→ **PROVIDED INFORMATION**:
— BEGIN —

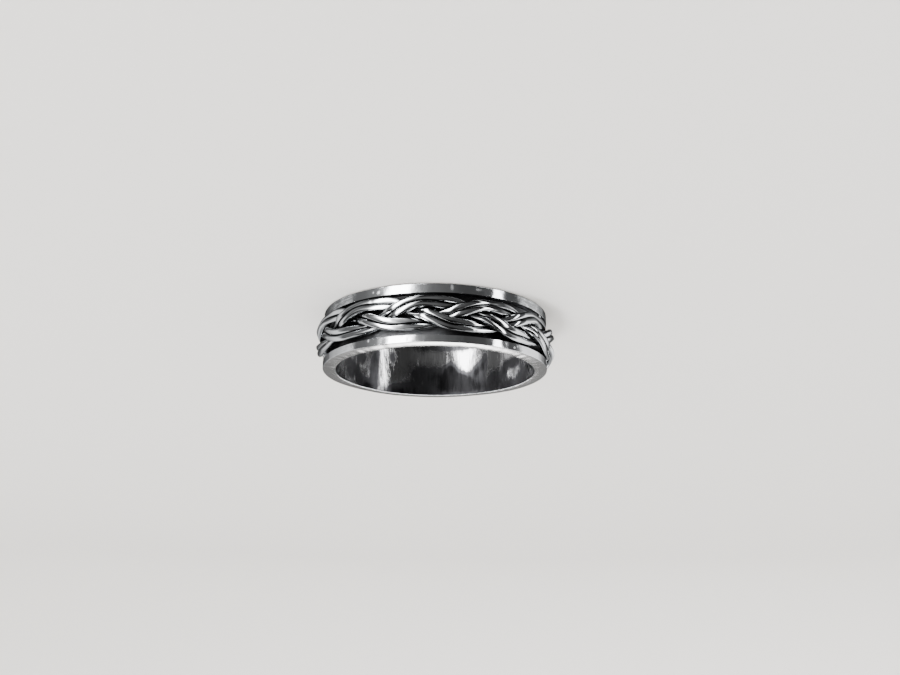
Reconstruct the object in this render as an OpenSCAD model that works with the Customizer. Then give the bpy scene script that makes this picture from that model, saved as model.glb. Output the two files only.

— END —
— BEGIN —

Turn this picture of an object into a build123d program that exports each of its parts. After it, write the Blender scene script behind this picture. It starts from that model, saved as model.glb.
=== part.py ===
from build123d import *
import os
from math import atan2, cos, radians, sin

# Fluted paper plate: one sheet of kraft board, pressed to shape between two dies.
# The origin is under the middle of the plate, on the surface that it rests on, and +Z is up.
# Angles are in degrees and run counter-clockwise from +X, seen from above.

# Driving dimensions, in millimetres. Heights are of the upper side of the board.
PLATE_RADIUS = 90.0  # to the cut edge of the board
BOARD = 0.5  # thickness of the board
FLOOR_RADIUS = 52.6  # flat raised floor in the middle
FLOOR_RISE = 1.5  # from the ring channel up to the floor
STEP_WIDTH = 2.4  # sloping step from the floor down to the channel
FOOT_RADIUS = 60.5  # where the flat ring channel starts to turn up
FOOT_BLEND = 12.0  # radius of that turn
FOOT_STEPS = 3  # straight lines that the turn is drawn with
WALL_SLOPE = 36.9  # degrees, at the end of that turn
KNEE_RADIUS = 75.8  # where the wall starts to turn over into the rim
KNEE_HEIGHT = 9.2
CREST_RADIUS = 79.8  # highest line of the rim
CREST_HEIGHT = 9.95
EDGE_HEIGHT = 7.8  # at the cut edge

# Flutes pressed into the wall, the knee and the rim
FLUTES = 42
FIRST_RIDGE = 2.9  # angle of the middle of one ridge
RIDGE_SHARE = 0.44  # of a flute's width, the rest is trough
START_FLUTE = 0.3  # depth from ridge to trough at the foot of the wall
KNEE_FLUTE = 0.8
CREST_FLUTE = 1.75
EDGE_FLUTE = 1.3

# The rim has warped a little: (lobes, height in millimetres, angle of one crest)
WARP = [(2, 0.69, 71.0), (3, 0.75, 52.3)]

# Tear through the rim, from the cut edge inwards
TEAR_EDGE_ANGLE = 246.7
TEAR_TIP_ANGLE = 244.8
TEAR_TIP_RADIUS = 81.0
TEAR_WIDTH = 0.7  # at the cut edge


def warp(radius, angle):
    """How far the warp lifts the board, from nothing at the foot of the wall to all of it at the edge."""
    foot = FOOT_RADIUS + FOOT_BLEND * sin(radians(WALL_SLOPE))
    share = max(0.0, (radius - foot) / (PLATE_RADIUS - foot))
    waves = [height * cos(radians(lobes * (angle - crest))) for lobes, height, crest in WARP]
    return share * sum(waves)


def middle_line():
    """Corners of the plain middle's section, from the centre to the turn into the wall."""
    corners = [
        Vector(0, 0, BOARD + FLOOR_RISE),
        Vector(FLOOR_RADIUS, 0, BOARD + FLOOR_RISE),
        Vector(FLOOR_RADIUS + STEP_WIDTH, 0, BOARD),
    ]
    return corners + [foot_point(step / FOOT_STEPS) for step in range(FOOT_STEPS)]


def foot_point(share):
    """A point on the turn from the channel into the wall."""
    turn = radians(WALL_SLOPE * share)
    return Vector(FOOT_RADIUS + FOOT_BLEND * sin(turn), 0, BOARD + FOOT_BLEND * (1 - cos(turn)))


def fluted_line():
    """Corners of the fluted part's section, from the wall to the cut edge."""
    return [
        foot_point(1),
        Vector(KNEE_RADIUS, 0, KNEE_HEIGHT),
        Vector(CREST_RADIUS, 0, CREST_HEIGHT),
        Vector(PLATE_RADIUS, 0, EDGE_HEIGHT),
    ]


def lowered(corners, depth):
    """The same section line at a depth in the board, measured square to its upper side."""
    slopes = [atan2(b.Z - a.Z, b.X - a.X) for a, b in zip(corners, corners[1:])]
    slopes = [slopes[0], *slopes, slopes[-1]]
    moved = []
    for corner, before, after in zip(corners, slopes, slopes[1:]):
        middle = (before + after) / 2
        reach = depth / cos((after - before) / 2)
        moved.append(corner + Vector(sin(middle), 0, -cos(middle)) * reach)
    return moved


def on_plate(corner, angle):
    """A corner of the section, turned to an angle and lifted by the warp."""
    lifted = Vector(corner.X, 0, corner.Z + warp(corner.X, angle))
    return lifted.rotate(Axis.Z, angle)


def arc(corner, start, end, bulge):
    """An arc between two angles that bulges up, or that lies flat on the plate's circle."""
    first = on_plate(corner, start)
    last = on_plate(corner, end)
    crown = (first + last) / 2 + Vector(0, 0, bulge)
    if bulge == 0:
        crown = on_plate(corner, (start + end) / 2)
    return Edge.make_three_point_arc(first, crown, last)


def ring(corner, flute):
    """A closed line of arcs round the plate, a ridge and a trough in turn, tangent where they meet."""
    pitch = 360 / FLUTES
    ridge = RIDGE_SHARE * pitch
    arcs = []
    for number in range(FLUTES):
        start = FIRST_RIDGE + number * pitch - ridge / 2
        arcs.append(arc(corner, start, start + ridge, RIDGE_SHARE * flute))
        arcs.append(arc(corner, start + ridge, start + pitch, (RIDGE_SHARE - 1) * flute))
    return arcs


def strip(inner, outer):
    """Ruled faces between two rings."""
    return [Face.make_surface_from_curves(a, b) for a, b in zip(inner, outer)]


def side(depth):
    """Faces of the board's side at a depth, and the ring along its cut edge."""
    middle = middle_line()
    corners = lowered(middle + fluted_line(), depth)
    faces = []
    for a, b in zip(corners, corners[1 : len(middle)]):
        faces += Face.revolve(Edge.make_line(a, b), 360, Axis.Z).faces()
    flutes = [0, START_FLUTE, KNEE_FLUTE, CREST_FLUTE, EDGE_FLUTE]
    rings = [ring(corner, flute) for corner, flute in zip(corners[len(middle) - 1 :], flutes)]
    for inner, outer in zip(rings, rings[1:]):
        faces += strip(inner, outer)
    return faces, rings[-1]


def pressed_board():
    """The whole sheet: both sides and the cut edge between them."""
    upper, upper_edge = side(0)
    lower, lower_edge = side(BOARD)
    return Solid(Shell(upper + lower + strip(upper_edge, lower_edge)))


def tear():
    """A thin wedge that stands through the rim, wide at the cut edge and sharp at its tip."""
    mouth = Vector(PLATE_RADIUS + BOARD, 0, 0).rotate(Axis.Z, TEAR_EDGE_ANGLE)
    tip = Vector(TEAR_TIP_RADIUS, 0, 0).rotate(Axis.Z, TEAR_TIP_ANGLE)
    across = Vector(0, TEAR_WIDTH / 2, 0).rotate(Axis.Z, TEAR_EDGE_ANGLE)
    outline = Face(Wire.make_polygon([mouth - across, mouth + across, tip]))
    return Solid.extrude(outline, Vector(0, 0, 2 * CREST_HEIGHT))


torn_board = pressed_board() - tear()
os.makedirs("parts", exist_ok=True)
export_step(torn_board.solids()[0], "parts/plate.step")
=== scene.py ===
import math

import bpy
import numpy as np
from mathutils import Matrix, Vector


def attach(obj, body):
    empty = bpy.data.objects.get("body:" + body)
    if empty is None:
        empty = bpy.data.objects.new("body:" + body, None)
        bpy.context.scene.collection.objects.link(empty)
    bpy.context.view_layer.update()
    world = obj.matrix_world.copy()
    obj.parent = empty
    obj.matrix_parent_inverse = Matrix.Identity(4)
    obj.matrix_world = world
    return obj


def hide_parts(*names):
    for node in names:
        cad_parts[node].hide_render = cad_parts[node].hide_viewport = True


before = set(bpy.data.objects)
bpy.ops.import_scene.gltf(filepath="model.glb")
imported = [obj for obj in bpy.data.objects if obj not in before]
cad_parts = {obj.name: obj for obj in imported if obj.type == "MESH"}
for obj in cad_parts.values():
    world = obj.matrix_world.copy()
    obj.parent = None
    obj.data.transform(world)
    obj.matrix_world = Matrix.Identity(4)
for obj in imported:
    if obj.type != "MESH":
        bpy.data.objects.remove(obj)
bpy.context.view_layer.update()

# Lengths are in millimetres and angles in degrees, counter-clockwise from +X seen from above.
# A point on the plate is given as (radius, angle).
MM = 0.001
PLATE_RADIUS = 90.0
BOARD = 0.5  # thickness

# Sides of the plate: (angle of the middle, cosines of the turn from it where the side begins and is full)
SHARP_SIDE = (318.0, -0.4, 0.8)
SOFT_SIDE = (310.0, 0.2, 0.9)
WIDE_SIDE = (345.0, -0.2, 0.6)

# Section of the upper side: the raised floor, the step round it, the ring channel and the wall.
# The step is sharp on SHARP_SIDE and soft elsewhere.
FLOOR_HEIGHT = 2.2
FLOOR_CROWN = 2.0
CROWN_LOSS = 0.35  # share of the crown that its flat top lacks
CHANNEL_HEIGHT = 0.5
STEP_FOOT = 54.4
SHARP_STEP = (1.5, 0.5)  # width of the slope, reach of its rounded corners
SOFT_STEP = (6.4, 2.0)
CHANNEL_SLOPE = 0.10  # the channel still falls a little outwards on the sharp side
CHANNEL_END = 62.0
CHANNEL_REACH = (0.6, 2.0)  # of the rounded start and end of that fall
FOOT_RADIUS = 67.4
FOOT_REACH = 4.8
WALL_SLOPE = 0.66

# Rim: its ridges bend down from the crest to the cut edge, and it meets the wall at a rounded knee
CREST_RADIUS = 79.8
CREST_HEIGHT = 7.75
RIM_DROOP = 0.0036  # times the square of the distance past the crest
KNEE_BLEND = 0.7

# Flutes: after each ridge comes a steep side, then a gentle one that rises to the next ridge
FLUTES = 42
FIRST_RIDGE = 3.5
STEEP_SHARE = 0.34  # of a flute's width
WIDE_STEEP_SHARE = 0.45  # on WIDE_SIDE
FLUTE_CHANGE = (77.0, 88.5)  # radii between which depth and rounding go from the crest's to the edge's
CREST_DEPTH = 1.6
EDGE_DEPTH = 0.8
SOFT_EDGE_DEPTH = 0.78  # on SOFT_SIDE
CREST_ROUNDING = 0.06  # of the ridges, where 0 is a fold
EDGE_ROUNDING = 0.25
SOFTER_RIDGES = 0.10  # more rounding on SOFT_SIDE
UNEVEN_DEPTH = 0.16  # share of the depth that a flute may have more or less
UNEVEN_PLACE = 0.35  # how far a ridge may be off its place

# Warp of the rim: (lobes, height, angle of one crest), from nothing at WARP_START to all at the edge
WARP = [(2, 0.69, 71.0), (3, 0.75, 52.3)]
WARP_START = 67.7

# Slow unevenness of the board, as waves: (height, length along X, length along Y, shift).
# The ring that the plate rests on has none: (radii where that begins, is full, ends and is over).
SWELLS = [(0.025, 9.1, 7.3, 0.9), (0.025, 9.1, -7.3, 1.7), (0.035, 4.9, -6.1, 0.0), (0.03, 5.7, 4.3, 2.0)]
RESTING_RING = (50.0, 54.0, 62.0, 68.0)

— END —

Reproduce verbatim only the segment of the listing bounded by the line containing "torn_board = pressed_board() - tear()" and the line containing "for node in", with both boundary lines included.

→ **SOLUTION TO THIS PROBLEM**:
torn_board = pressed_board() - tear()
os.makedirs("parts", exist_ok=True)
export_step(torn_board.solids()[0], "parts/plate.step")
=== scene.py ===
import math

import bpy
import numpy as np
from mathutils import Matrix, Vector


def attach(obj, body):
    empty = bpy.data.objects.get("body:" + body)
    if empty is None:
        empty = bpy.data.objects.new("body:" + body, None)
        bpy.context.scene.collection.objects.link(empty)
    bpy.context.view_layer.update()
    world = obj.matrix_world.copy()
    obj.parent = empty
    obj.matrix_parent_inverse = Matrix.Identity(4)
    obj.matrix_world = world
    return obj


def hide_parts(*names):
    for node in names:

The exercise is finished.